Moving the fulcrum will require a willingness to bend and break the rules of late-stage capitalism, a willingness to participate in subversive activities like informal/barter economies and cooperatives. It will require subversive learning activities like study circles focused on, perhaps surprisingly, some of the great thinking that came out of the 1960s and 70s: Pedagogy of the Oppressed (Paulo Freire), Rules for Radicals (Saul Alinsky), and “education for freedom” (in Aldous Huxley’s Brave New World Revisited). There is still a lot of untapped wisdom in Jacques Ellul’s Propaganda, in Erich Fromm’s Revolution of Hope, in Ivan Illich’s Tools for Conviviality, and in Edward Herman’s/Noam Chomski’s Manufacturing Consent. In addition to these are the crucial, contemporary works of Rebecca Solnit and Naomi Klein, among others. All of these writers require that we read and educate ourselves. All of these writers underscore the importance of self-critical communities of practice.
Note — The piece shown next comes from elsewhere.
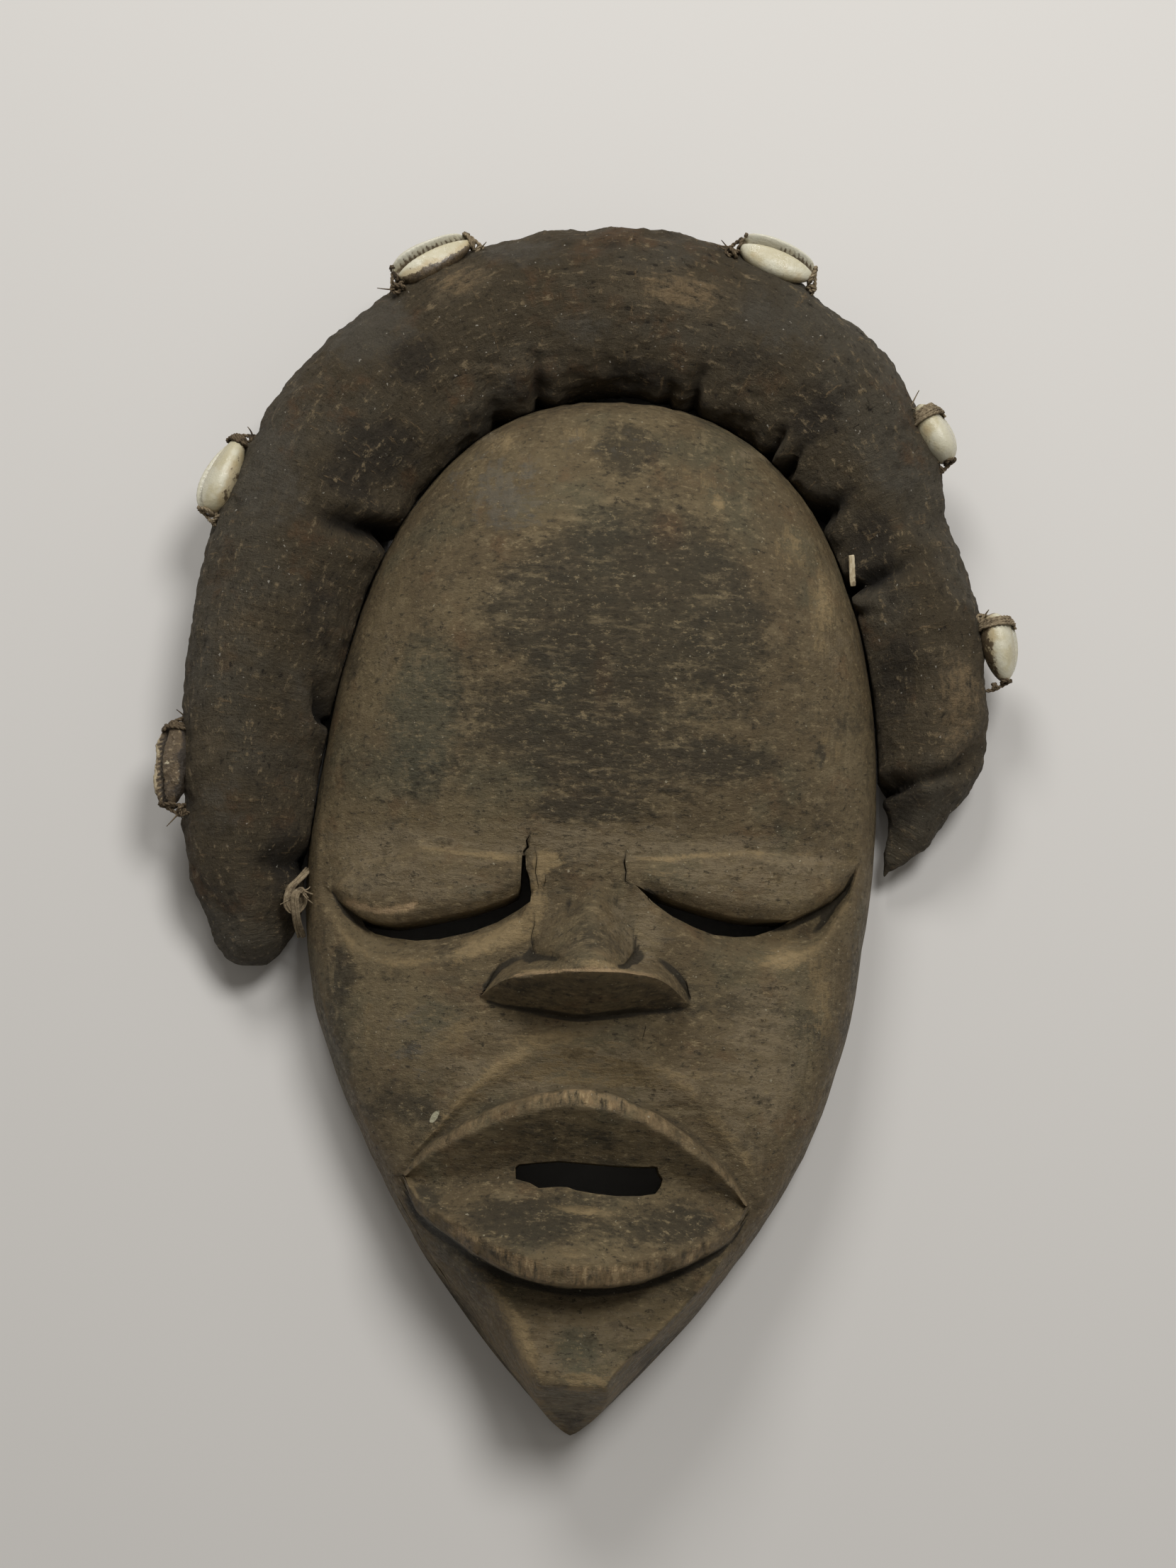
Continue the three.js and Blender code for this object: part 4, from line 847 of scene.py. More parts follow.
class Paint:
    """A material whose colour is laid on coat by coat over the piece's own coordinates."""

    def __init__(self, name, colour, roughness, specular=0.5):
        self.material = bpy.data.materials.new(name)
        self.material.use_nodes = True
        self.tree = self.material.node_tree
        self.shader = self.tree.nodes["Principled BSDF"]
        self.shader.inputs["Roughness"].default_value = roughness
        self.shader.inputs["Specular IOR Level"].default_value = specular
        self.place = self.add("ShaderNodeTexCoord").outputs["Object"]
        self.colour = colour
        self.height = None

    def add(self, kind, **settings):
        node = self.tree.nodes.new(kind)
        for key, value in settings.items():
            setattr(node, key, value)
        return node

    def link(self, source, socket):
        self.tree.links.new(source, socket)

    def cloud(self, size, detail=4, stretch=(1, 1, 1), roughness=0.55, shift=0.0, place=None):
        """Soft noise with lumps about size mm wide."""
        mapping = self.add("ShaderNodeMapping")
        mapping.inputs["Scale"].default_value = stretch
        mapping.inputs["Location"].default_value = (shift, shift * 0.7, shift * 1.3)
        self.link(place or self.place, mapping.inputs["Vector"])
        noise_node = self.add("ShaderNodeTexNoise")
        noise_node.inputs["Scale"].default_value = 1000 / size
        noise_node.inputs["Detail"].default_value = detail
        noise_node.inputs["Roughness"].default_value = roughness
        self.link(mapping.outputs[0], noise_node.inputs["Vector"])
        return noise_node.outputs["Fac"]

    def attribute(self, name, output="Fac"):
        return self.add("ShaderNodeAttribute", attribute_name=name).outputs[output]

    def window(self, source, low, high, top=1.0, bottom=0.0):
        """Ramps a value from bottom at low to top at high."""
        ramp = self.add("ShaderNodeMapRange", interpolation_type="SMOOTHSTEP")
        ramp.inputs["From Min"].default_value = low
        ramp.inputs["From Max"].default_value = high
        ramp.inputs["To Min"].default_value = bottom
        ramp.inputs["To Max"].default_value = top
        self.link(source, ramp.inputs["Value"])
        return ramp.outputs[0]

    def math(self, operation, first, second):
        node = self.add("ShaderNodeMath", operation=operation)
        for socket, value in zip(node.inputs, (first, second)):
            if isinstance(value, (int, float)):
                socket.default_value = value
            else:
                self.link(value, socket)
        return node.outputs[0]

    def blend(self, share, first, second):
        """Goes from one value to another by a share between 0 and 1."""
        mix = self.add("ShaderNodeMix", data_type="FLOAT")
        for name, value in (("Factor", share), ("A", first), ("B", second)):
            self.link(value, mix.inputs[name])
        return mix.outputs["Result"]

    def broken(self, name, noise_source, top=1.0, low=0.72, high=0.98):
        """An attribute's share, eaten at its edges and holes by noise."""
        lifted = self.math("ADD", self.math("MULTIPLY", self.attribute(name), 0.55), noise_source)
        return self.window(lifted, low, high, top)

    def coat(self, colour, share):
        """Lays one colour over what is there, by a share between 0 and 1."""
        mix = self.add("ShaderNodeMix", data_type="RGBA")
        under, over = [socket for socket in mix.inputs if socket.type == "RGBA"]
        self.link(share, mix.inputs["Factor"])
        if isinstance(self.colour, tuple):
            under.default_value = (*self.colour, 1)
        else:
            self.link(self.colour, under)
        over.default_value = (*colour, 1)
        self.colour = next(socket for socket in mix.outputs if socket.type == "RGBA")

    def wash(self, colour, source, low, high, top=1.0):
        """Lays a colour where a value passes from low to high."""
        self.coat(colour, self.window(source, low, high, top))

    def raise_by(self, source, millimetres):
        step = self.math("MULTIPLY", source, millimetres)
        self.height = step if self.height is None else self.math("ADD", self.height, step)

    def finish(self, roughness=None):
        self.link(self.colour, self.shader.inputs["Base Color"])
        if roughness is not None:
            self.link(roughness, self.shader.inputs["Roughness"])
        bump = self.add("ShaderNodeBump")
        bump.inputs["Distance"].default_value = MM
        self.link(self.height, bump.inputs["Height"])
        self.link(bump.outputs[0], self.shader.inputs["Normal"])
        return self.material


# Oil and handling have left the wood brown, with lighter, greenish, reddish and dark clouds
oiled = Paint("oiled_wood", (0.106, 0.076, 0.038), 0.5, 0.3)
flecks = oiled.cloud(1.5, 7, stretch=(0.6, 1, 0.8), roughness=0.78, shift=1.9)
dabs = oiled.cloud(4.6, 6, stretch=(0.7, 1, 1), roughness=0.7, shift=3.7)
ragged = oiled.math("MULTIPLY", oiled.math("ADD", dabs, flecks), 0.5)
across_grain = oiled.cloud(3.4, 6, stretch=(0.2, 1, 1), shift=2.2, roughness=0.72)
along_grain = oiled.cloud(3.4, 6, stretch=(1, 0.2, 0.5), shift=4.4, roughness=0.72)
grain = oiled.blend(oiled.attribute("side_grain"), across_grain, along_grain)
torn = oiled.window(oiled.math("MULTIPLY", oiled.math("ADD", ragged, grain), 0.5), 0.4, 0.6, 0.6)
oiled.wash((0.145, 0.108, 0.055), oiled.cloud(34, 6, roughness=0.62), 0.42, 0.6)
oiled.wash((0.084, 0.076, 0.044), oiled.cloud(24, 5, shift=3.1), 0.5, 0.66, 0.6)
oiled.wash((0.13, 0.074, 0.033), oiled.cloud(13, 6, shift=5.7), 0.57, 0.7, 0.45)
oiled.wash((0.036, 0.029, 0.017), oiled.cloud(22, 8, (0.7, 1, 1), 0.72, 8.3), 0.52, 0.64, 0.7)
# The patches of age and wear, ragged at their edges, with painted shade and painted highlights among them
oiled.coat((0.23, 0.178, 0.105), oiled.broken("pale", torn, 0.75, 0.52, 0.95))
oiled.coat((0.076, 0.073, 0.045), oiled.broken("mossy", ragged, 0.7))
oiled.coat((0.16, 0.082, 0.033), oiled.broken("rusty", ragged, 0.6))
# Soot, and painted shade under the nose and along the crown's outline
oiled.coat((0.03, 0.025, 0.015), oiled.broken("soot_and_shade", ragged, 0.75))
# Worn wood, and painted highlights on the lid's crest, the brow and the arch
oiled.coat((0.225, 0.161, 0.077), oiled.broken("wear_and_highlights", torn, 0.85, 0.6, 0.84))
# The grain, dabs, flecks and scratches, each with its dark and its light
oiled.wash((0.035, 0.027, 0.015), grain, 0.54, 0.66, 0.55)
oiled.wash((0.22, 0.168, 0.09), grain, 0.45, 0.34, 0.5)
oiled.wash((0.045, 0.034, 0.019), dabs, 0.54, 0.66, 0.5)
oiled.wash((0.2, 0.152, 0.082), dabs, 0.46, 0.34, 0.4)
oiled.wash((0.026, 0.02, 0.011), flecks, 0.54, 0.64, 0.85)
oiled.wash((0.27, 0.206, 0.11), flecks, 0.45, 0.35, 0.75)
scratches = oiled.cloud(1.3, 5, stretch=(0.25, 1, 0.6), roughness=0.75, shift=9.4)
oiled.wash((0.24, 0.187, 0.103), scratches, 0.6, 0.7, 0.5)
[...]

All of these writers require that we, collectively, provide for those who are by circumstance or design of the system “the least among us,” and that we provide for them out of the substance of who we are, because they are us.
In other words, it will be we ourselves who change, not anyone else. That realization is perhaps the most significant, and the most difficult, fulcrum shift of all, but it is something we, all of us, can do right now, every one of us, from where we are, with what we have.